Baykonur Uzay Üssü de başlıca meselelerdendi. SSCB’nin tüm uzay yatırımlarını yaptığı Baykonur, Kazakistan’ın orta batısındaydı. (Gorbaçov’un talep ettiği bölge, uzay üssünü de içeriyordu.) Nazarbayev, Rusya’yla 50 yıllık kiralama anlaşması yaptı.

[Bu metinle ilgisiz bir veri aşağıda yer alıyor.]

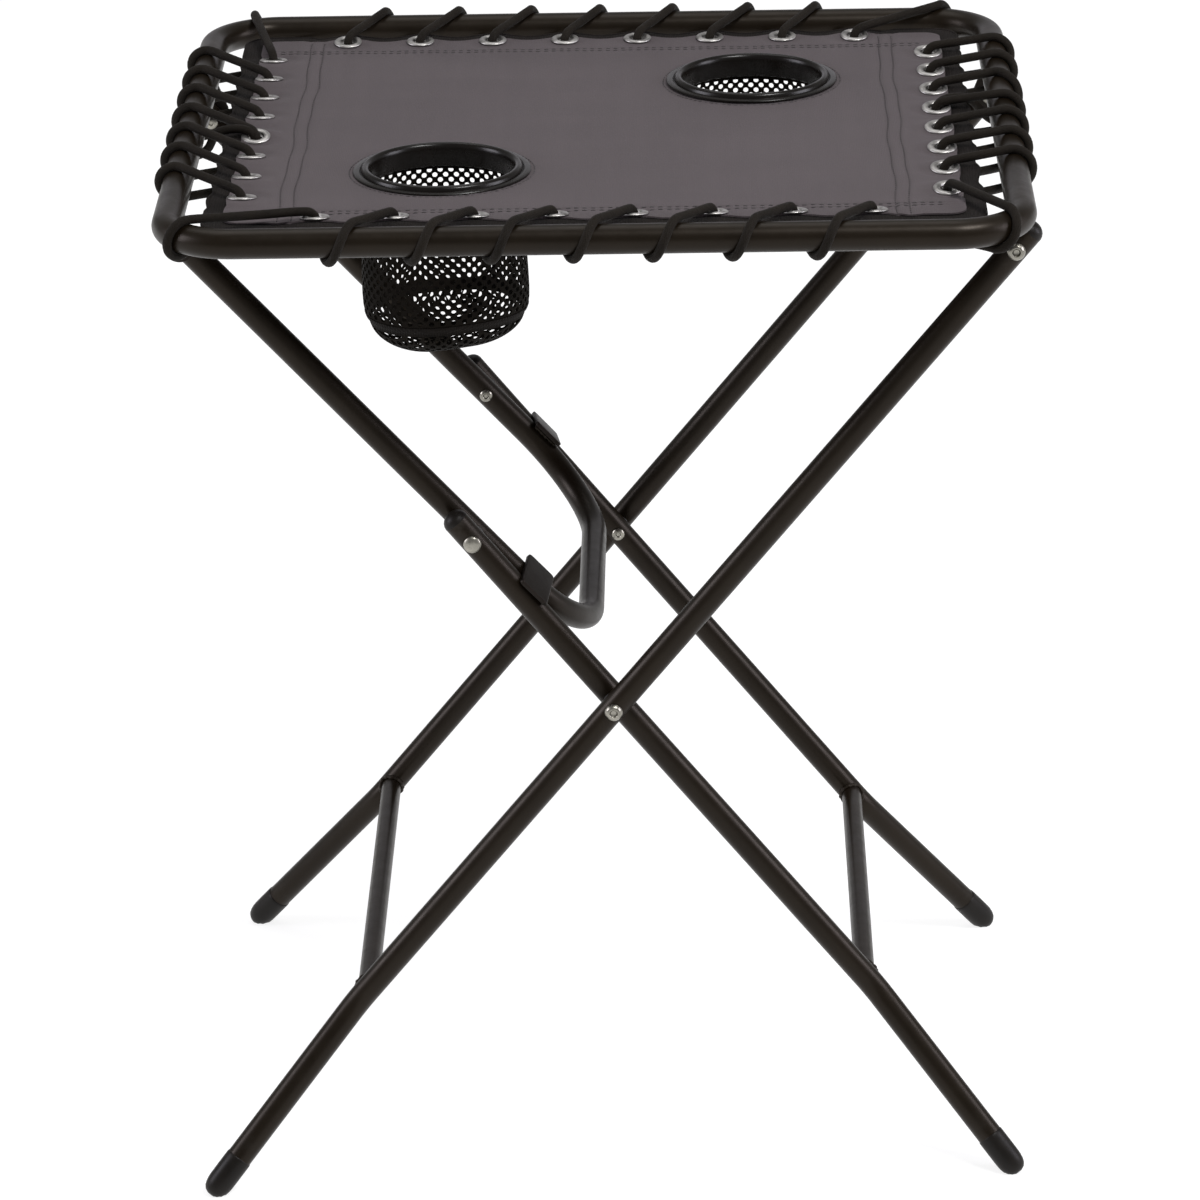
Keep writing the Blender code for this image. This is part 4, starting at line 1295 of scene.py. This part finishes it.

Çok sayıda kısa vadede çözülemeyecek sorunları vardı taze cumhuriyetin. Türkiye’nin desteğiyle modern bir ordu kuruldu. Petrol, gaz ve madenler, yabancı yatırımcılara açıldı. Bu konuda belirlenen prensiplere kararlılıkla uyuldu. Hiçbir memlekete, Kazakistan’a baskı yapabileceği nispette ağırlık verilmedi. ABD, AB, Rusya, Çin ve Kore ilk majör yatırımcılardı.
Projelere, o alanla ilgili faaliyet gösteren Kazak kamu şirketleri de ortak oluyordu. Bağlayıcı vergi anlaşmaları yapılarak, kamunun gelirleri garanti altına alınıyordu. Yatırımcılar, kotalarla belirtilen sayılarda, Kazak vatandaşı çalıştıracak ve yerli üretim olan sektörlerde, yerli malı kullanacaklardı.
Kazakistan’da, baskın dil Rusçaydı. Şehirlerde aksansız Rusça konuşmak statü nedeniydi. Şehirde doğmuş, büyümüş Kazak gençlerinin ekseriyeti Kazakça bilmiyordu. Eğitim sistemi Kazakça ağırlıklı olarak yeniden oluşturuldu. Tüm anlaşmaları, yazışmaları iki dilli yapmak, kamuda görev almak için Kazakça bilmek aşamalı olarak zorunlu hâle getirildi. Bu süreç dikkatli, Rusya’nın tepkisini çekmeden yürütüldü. Bugün Kazakistan’da tüm Kazaklar anadil olarak Kazakça biliyor, konuşuyor ve bununla gurur duyuyor. Kazak olmayanların da geneli Kazak Türkçesini biliyor.